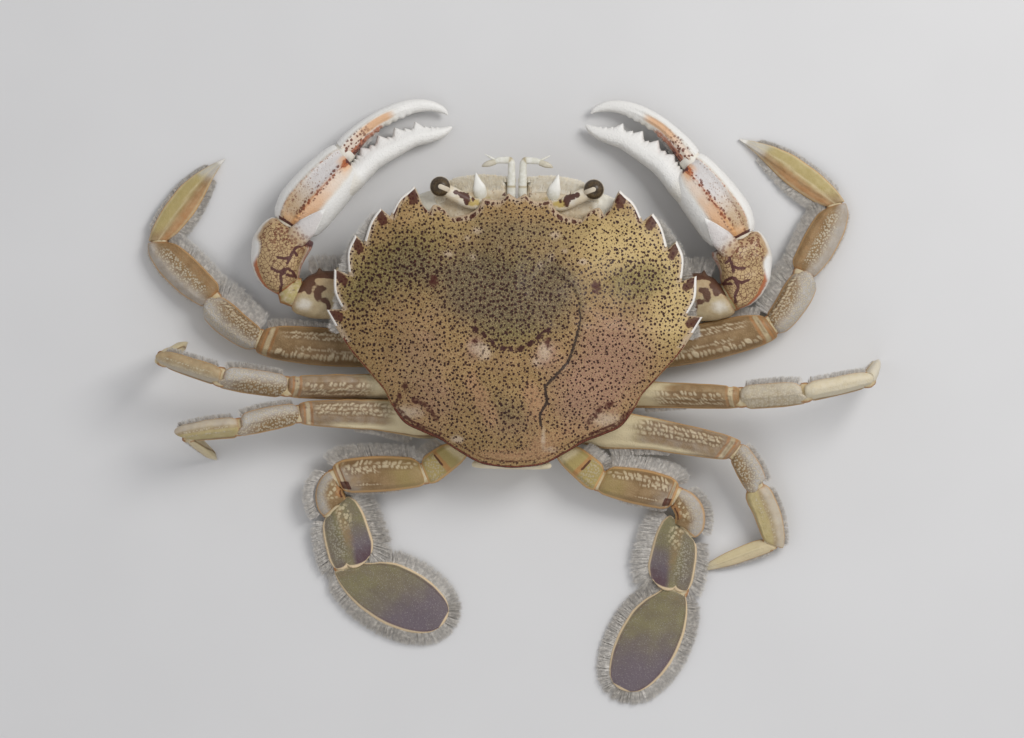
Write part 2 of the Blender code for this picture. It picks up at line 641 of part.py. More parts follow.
class HandPlan:
    """The plan of one hand, laid from its wrist towards its finger's tip."""

    def __init__(self, word):
        self.side = 1 if word == "left" else -1
        wrist, tip = (Vector(p) for p in HANDS[word])
        self.origin = wrist
        self.along = (tip - wrist).normalized()
        self.across = Vector((-self.along.y, self.along.x)) * self.side

    def place(self, along, across):
        """Give the world place of one point of the plan, at the hand's height there."""
        spot = self.origin + self.along * along + self.across * across
        return Vector((spot.x, spot.y, 7.4 - 4.6 * max(0.0, along - 8.0) / 42.0))

    def aim(self, along, across):
        """Give a level direction of the world from one of the plan."""
        aim = self.along * along + self.across * across
        return Vector((aim.x, aim.y, 0.0)).normalized()

    def sweep(self, rows, count, first_face=None, last_face=None):
        """Carry a section along rows of the plan."""
        path = [self.place(a, b) for a, b, _, _ in rows]
        wide = [w for _, _, w, _ in rows]
        thick = [h for _, _, _, h in rows]
        faces = [None] * len(rows)
        if first_face:
            faces[0] = (first_face.x, first_face.y)
            path[0] = path[0] + first_face * GAP / 2
        if last_face:
            faces[-1] = (last_face.x, last_face.y)
            path[-1] = path[-1] - last_face * GAP / 2
        return sweep(path, wide, thick, count, faces, square=2.4)

    def tooth(self, along, base, tip, radius):
        """Give a tooth standing across the hand between two offsets."""
        return cone(self.place(along, base), self.place(along + 0.3, tip), radius)


def main():
    """Build every piece of the crab."""
    clear_scene()
    fuse(make_object("carapace", carapace_shape(), "shell"), shell_hair())
    make_object("underbody", underbody_shape(), "under")
    abdomen()
    face()
    for side in ("left", "right"):
        cheliped(side)
        walking_legs(side)
        swimming_leg(side)


def abdomen():
    """Build the abdomen: a narrow plate under the belly that turns up behind."""
    path = [(0, -9.0, 1.1), (0, -4.0, 1.1), (0, 12.0, 1.1), (0, 28.0, 1.1), (0, 33.6, 2.0),
            (0, 35.6, 5.0), (0, 35.8, 11.0), (0, 36.0, 15.3)]
    half = [1.6, 2.6, 4.6, 8.0, 9.2, 9.8, 10.4, 10.6]
    rings = []
    for (x, y, z), w in zip(path, half):
        if y < 30:
            ring = [(w, y, 0.0), (w, y, 2.2), (-w, y, 2.2), (-w, y, 0.0)]
        elif z < 3:
            ring = [(w, y + 0.9, 0.6), (w, y - 0.9, 2.2), (-w, y - 0.9, 2.2), (-w, y + 0.9, 0.6)]
        elif z < 15:
            ring = [(w, y + 1.1, z), (w, y - 1.1, z), (-w, y - 1.1, z), (-w, y + 1.1, z)]
        else:
            ring = [(w, y + 1.2, z), (w, y - 1.1, z), (-w, y - 1.1, z), (-w, y + 1.2, z)]
        rings.append(ring)
    make_object("abdomen", skin_rings(rings), "under")


def face():
    """Build the mouthparts, feelers, eyestalks and eyes."""
    for side, word in ((1, "left"), (-1, "right")):
        mouth = [(5.1 * side, -20.5, 1.2), (5.2 * side, -30.6, 4.4),
                 (5.3 * side, -35.9, 9.0), (5.0 * side, -40.4, 10.8)]
        make_object(f"{word}_maxilliped",
                    sweep(mouth, [4.2, 4.9, 4.9, 3.6], [1.2, 1.3, 1.4, 1.0]), "under")
        stalk = [(11.6 * side, -33.5, 14.6), (14.4 * side, -34.6, 15.5), (18.4 * side, -36.6, 16.4)]
        make_object(f"{word}_eyestalk", sweep(stalk, [1.5, 1.9, 2.4], [1.4, 1.9, 2.4]), "feeler")
        eye = []
        aim = Vector((side * 0.88, -0.47, 0.12)).normalized()
        base = Vector(stalk[-1]) + aim * GAP
        wide = []
        for step, radius in ((0.0, 2.5), (0.9, 2.85), (2.2, 2.95), (3.6, 2.5), (4.6, 1.6), (5.1, 0.6)):
            eye.append(tuple(base + aim * step))
            wide.append(radius)
        make_object(f"{word}_eye", sweep(eye, wide, wide, count=14), "eye")
        feeler = [(1.5 * side, -33.2, 13.4), (1.5 * side, -38.4, 14.0), (1.5 * side, -45.3, 14.6),
                  (4.8 * side, -45.1, 14.8), (7.4 * side, -44.2, 14.8), (9.5 * side, -43.4, 14.6)]
        first = make_object(f"{word}_antennule",
                            sweep(feeler, [0.85, 0.95, 0.85, 0.85, 0.7, 0.35],
                                  [0.85, 0.95, 0.9, 0.85, 0.7, 0.35], count=8), "feeler")
        fuse(first, [sweep([(5.6 * side, -44.8, 14.8), (8.7 * side, -46.6, 14.7)],
                           [0.42, 0.26], [0.42, 0.26], count=6)])
        outer = [(8.6 * side, -33.3, 11.8), (10.6 * side, -37.6, 13.4), (11.5 * side, -41.4, 13.8)]
        make_object(f"{word}_antenna", sweep(outer, [1.2, 1.0, 0.3], [1.1, 0.9, 0.3], count=8), "feeler")


def cheliped(word):
    """Build one claw limb: merus, carpus with its spine, palm and finger."""
    name = f"{word}_cheliped"
    hand = HandPlan(word)
    merus_end, merus_face, carpus_start, carpus_face = ELBOWS[word]
    wrist, wrist_face, finger_face = hand.place(*WRIST), hand.aim(*WRIST_FACE), hand.aim(*FINGER_FACE)
    root, outward = body_side(SHOULDERS[word], hand.side)
    root = Vector((root.x, root.y, ARM_HEIGHT)) + outward * GAP / 2
    merus = LimbPiece(root, (*merus_end, ARM_HEIGHT), outward, (*merus_face, 0.0),
                      CHELIPED_MERUS, hand.side)
    make_object(f"{name}_merus", merus.shape(), "leg")
    inner_first = [(t, inner, outer, half) for t, outer, inner, half in CHELIPED_CARPUS]
    carpus = LimbPiece((*carpus_start, ARM_HEIGHT), wrist, (*carpus_face, 0.0), wrist_face,
                       inner_first, hand.side)
    shell = make_object(f"{name}_carpus", carpus.shape(14), "claw")
    spine = [hand.place(a, b) + Vector((0.0, 0.0, up)) for a, b, up in CARPUS_SPINE]
    fuse(shell, [cone(*spine, 1.7)])
    palm = make_object(f"{name}_palm", hand.sweep(PALM, 14, wrist_face, finger_face), "claw")
    teeth = [hand.tooth(a, b - 1.6, b + reach, 1.5) for a, b, reach in FIXED_TEETH]
    fuse(palm, [hand.sweep(FIXED_FINGER, 10)] + teeth)
    finger = make_object(f"{name}_finger", hand.sweep(MOVING_FINGER, 10, finger_face), "claw")
    fuse(finger, [hand.tooth(a, b + 1.6, b - reach, 1.4) for a, b, reach in MOVING_TEETH])


def walking_legs(word):
    """Build legs two to four of one side."""
    kinds = {"merus": "leg", "carpus": "leg", "propodus": "leg", "dactyl": "leg"}
    limb(f"{word}_leg_2", [("merus", LEG2_MERUS), ("carpus", LEG2_CARPUS),
                           ("propodus", LEG2_PROPODUS), ("dactyl", LEG2_DACTYL)], kinds, 6.6)
    limb(f"{word}_leg_3", [("merus", LEG3_MERUS), ("carpus", LEG3_CARPUS),
                           ("propodus", LEG3_PROPODUS), ("dactyl", LEG3_DACTYL)], kinds, 7.4)
    limb(f"{word}_leg_4", [("merus", LEG4_MERUS), ("carpus", LEG4_CARPUS),
                           ("propodus", LEG4_PROPODUS), ("dactyl", LEG4_DACTYL)], kinds, 7.4)


def swimming_leg(word):
    """Build the swimming leg of one side, out to its paddle."""
    name = f"{word}_leg_5"
    pose = POSES[name]
    made = limb(name, [("base", LEG5_BASE), ("merus", LEG5_MERUS), ("carpus", LEG5_CARPUS),
                       ("propodus", LEG5_PROPODUS), ("paddle", LEG5_PADDLE)],
                {"base": "leg", "merus": "leg", "propodus": "paddle", "paddle": "paddle"}, 8.6)
    first = Vector((*pose.faces[2], 0.0)).normalized()
    last = Vector((*pose.faces[3], 0.0)).normalized()
    start = Vector(pose.joints[2]) + first * GAP / 2
    end = Vector(pose.joints[3]) - last * GAP / 2
    path = []
    faces = []
    wide = []
    thick = []
    for t, outer, inner, half in LEG5_CARPUS:
        spot = start * (1 - t) ** 2 + end * t ** 2
        spot += (start + first * 4.4).lerp(end - last * 3.4, 0.5) * 2 * t * (1 - t)
        path.append(spot)
        heading = first.lerp(last, t).normalized()
        faces.append((heading.x, heading.y))
        wide.append((inner, outer))
        thick.append(half)
    make_object(f"{name}_carpus", sweep(path, wide, thick, 12, faces), "leg")


main()
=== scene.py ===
"""The looks of a life-size paddle crab that lies flat with every limb spread.

The crab faces -Y, its left side is +X and it lies on the floor, z = 0. Sizes and
places are in millimetres and become metres when a mesh is made. A limb piece is
described along its length from the body out (0 to 1), across (+1 at its front
edge, -1 at its rear edge) and by its rise (+1 on top, -1 below).
"""
import logging
import math
from dataclasses import dataclass, field
from enum import Enum
from typing import Callable, ClassVar, Optional, Sequence

import bpy
import numpy as np
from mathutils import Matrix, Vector


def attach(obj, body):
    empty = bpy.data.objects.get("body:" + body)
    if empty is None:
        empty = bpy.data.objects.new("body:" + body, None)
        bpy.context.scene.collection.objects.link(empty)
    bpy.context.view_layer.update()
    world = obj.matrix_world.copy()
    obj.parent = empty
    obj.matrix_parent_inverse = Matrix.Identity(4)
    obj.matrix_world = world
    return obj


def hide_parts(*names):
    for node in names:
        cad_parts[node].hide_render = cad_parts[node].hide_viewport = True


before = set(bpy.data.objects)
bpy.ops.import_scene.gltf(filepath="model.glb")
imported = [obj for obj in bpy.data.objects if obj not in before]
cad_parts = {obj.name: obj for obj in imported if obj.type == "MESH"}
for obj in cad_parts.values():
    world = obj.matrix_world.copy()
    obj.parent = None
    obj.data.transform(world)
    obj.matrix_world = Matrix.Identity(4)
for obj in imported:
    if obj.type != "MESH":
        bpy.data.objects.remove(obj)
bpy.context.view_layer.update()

logging.basicConfig(level=logging.INFO, format="%(message)s")
LOG = logging.getLogger("paddle_crab")

Array = np.ndarray
Colour = tuple[float, float, float]
Masks = dict[str, Array]

# Metres in a millimetre, the gap between pieces in millimetres, the seed of every random draw
MM = 0.001
GAP = 0.3
SEED = 7


class Slot(Enum):
    """The record's material slots."""

    SHELL = "shell"
    LEG = "leg"
    CLAW = "claw"
    PADDLE = "paddle"
    UNDER = "under"
    EYE = "eye"
    FEELER = "feeler"


class Side(Enum):
    """The crab's two sides, with the sign of X there."""

    LEFT = 1
    RIGHT = -1

    @property
    def word(self) -> str:
        """Name of the side as node names start."""
        return self.name.lower()


# Small maths

def unit(vectors: Array) -> Array:
    """Scale vectors to length one."""
    return vectors / np.maximum(np.linalg.norm(vectors, axis=-1, keepdims=True), 1e-9)


def clamp(value: Array) -> Array:
    """Keep values between 0 and 1."""
    return np.clip(value, 0.0, 1.0)


def step(low: float, high: float, value: Array) -> Array:
    """Rise smoothly from 0 at low to 1 at high; falls where low is above high."""
    share = clamp((value - low) / (high - low))
    return share * share * (3.0 - 2.0 * share)


def band(value: Array, middle: float, half: float, soft: float) -> Array:
    """Give 1 within half of the middle, fading out over soft."""
    return 1.0 - step(half, half + soft, np.abs(value - middle))


def rounded(near: Array) -> Array:
    """Give the height of a quarter circle, from 0 at its edge to 1 where near is 1 or more."""
    return np.sqrt(1 - (1 - clamp(near)) ** 2)


def seams(places: Array, cuts: Sequence[float], half: float) -> Array:
    """Give narrow bell curves, 1 at each cut."""
    return sum((np.exp(-((places - cut) / half) ** 2) for cut in cuts), np.zeros(np.shape(places)))


def lengths_along(line: Array) -> Array:
    """Give how far each point of a line is from its start."""
    return np.concatenate([[0.0], np.cumsum(np.linalg.norm(np.diff(line, axis=0), axis=1))])


def read_line(line: Array, known: Array, wanted: Array) -> Array:
    """Read a line at wanted places, where known says each point's own place."""
    return np.stack([np.interp(wanted, known, line[:, k]) for k in range(line.shape[1])], 1)


def outward_of(line: Array, middle: Array) -> Array:
    """Give level directions square to a line, away from a middle point."""
    heading = unit(np.gradient(line, axis=0))
    out = unit(np.stack([heading[:, 1], -heading[:, 0], np.zeros(len(line))], 1))
    return out * np.sign(((line - middle) * out).sum(1))[:, None]


def hermite(y: Array, tangent: tuple[Array, Array], row: Array, share: Array) -> Array:
    """Blend each row of points into the next one, with the tangents at both ends."""
    return ((2 * share ** 3 - 3 * share ** 2 + 1) * y[row]
            + (share ** 3 - 2 * share ** 2 + share) * tangent[0]
            + (3 * share ** 2 - 2 * share ** 3) * y[row + 1] + (share ** 3 - share ** 2) * tangent[1])


def blotch(x: Array, y: Array, spots: Sequence) -> Array:
    """Add up soft oval patches given as (x, y, half width, half length, strength)."""
    x, y = np.broadcast_arrays(x, y)
    total = np.zeros(x.shape)
    for cx, cy, rx, ry, strength in spots:
        total += strength * np.exp(-((x - cx) / rx) ** 2 - ((y - cy) / ry) ** 2)
    return total


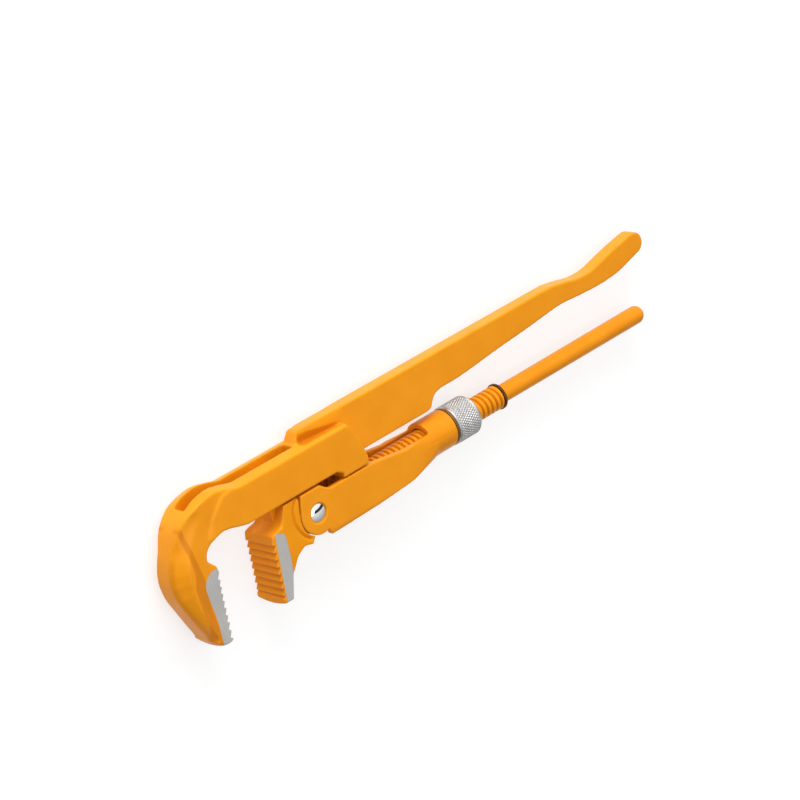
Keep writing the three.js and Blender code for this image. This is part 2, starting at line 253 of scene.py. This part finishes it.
# ---- materials ----
class Shader:
    """A material with one Principled shader, and short ways to add nodes to it."""

    def __init__(self, name, **values):
        self.material = bpy.data.materials.new(name)
        self.material.use_nodes = True
        self.tree = self.material.node_tree
        self.surface = self.tree.nodes["Principled BSDF"]
        for socket, value in values.items():
            self.surface.inputs[socket.replace("_", " ")].default_value = value

    def node(self, kind, inputs=(), **settings):
        made = self.tree.nodes.new("ShaderNode" + kind)
        for key, value in settings.items():
            setattr(made, key, value)
        for socket, value in dict(inputs).items():
            self.feed(made.inputs[socket], value)
        return made

    def feed(self, socket, value):
        if isinstance(value, bpy.types.NodeSocket):
            self.tree.links.new(value, socket)
        else:
            socket.default_value = value

    def place(self):
        return self.node("TexCoord").outputs["Object"]

    def noise(self, scale, detail=3.0, stretch=None):
        where = self.place()
        if stretch is not None:
            where = self.node("Mapping", {"Vector": where, "Scale": stretch}).outputs["Vector"]
        inputs = {"Vector": where, "Scale": scale, "Detail": detail}
        return self.node("TexNoise", inputs).outputs["Fac"]

    def value(self, name):
        return self.node("Attribute", attribute_name=name).outputs["Fac"]

    def scaled(self, value, low, high, out_low=0.0, out_high=1.0):
        inputs = {"Value": value, "From Min": low, "From Max": high,
                  "To Min": out_low, "To Max": out_high}
        return self.node("MapRange", inputs, interpolation_type="SMOOTHSTEP").outputs["Result"]

    def math(self, operation, first, second):
        return self.node("Math", {0: first, 1: second}, operation=operation).outputs[0]

    def colour(self, factor, first, second):
        inputs = {"Factor": factor, "A": first, "B": second}
        made = self.node("Mix", data_type="RGBA")
        for socket in made.inputs:
            if socket.enabled and socket.name in inputs:
                self.feed(socket, inputs[socket.name])
        return [s for s in made.outputs if s.enabled][0]

    def bump(self, height, distance, strength, below=None):
        inputs = {"Height": height, "Distance": distance, "Strength": strength}
        if below is not None:
            inputs["Normal"] = below
        return self.node("Bump", inputs).outputs["Normal"]

    def set(self, **sockets):
        for socket, value in sockets.items():
            self.feed(self.surface.inputs[socket.replace("_", " ")], value)
        return self.material


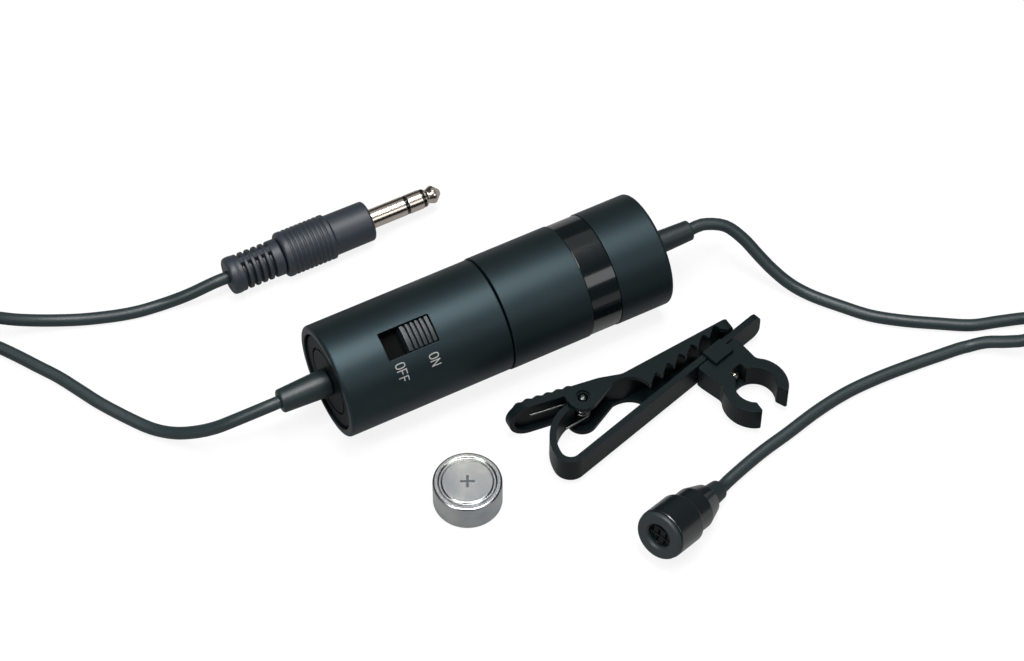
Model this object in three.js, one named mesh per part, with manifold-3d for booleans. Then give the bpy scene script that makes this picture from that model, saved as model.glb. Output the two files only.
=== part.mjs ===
______
Within the listing above, the range opens at the line with "wide.append((inner, outer))" and closes at the line with "from typing import". Reproduce exactly the lines of that range, including both ends.

# CORRECT RESULT:
        wide.append((inner, outer))
        thick.append(half)
    make_object(f"{name}_carpus", sweep(path, wide, thick, 12, faces), "leg")


main()
=== scene.py ===
"""The looks of a life-size paddle crab that lies flat with every limb spread.

The crab faces -Y, its left side is +X and it lies on the floor, z = 0. Sizes and
places are in millimetres and become metres when a mesh is made. A limb piece is
described along its length from the body out (0 to 1), across (+1 at its front
edge, -1 at its rear edge) and by its rise (+1 on top, -1 below).
"""
import logging
import math
from dataclasses import dataclass, field
from enum import Enum
from typing import Callable, ClassVar, Optional, Sequence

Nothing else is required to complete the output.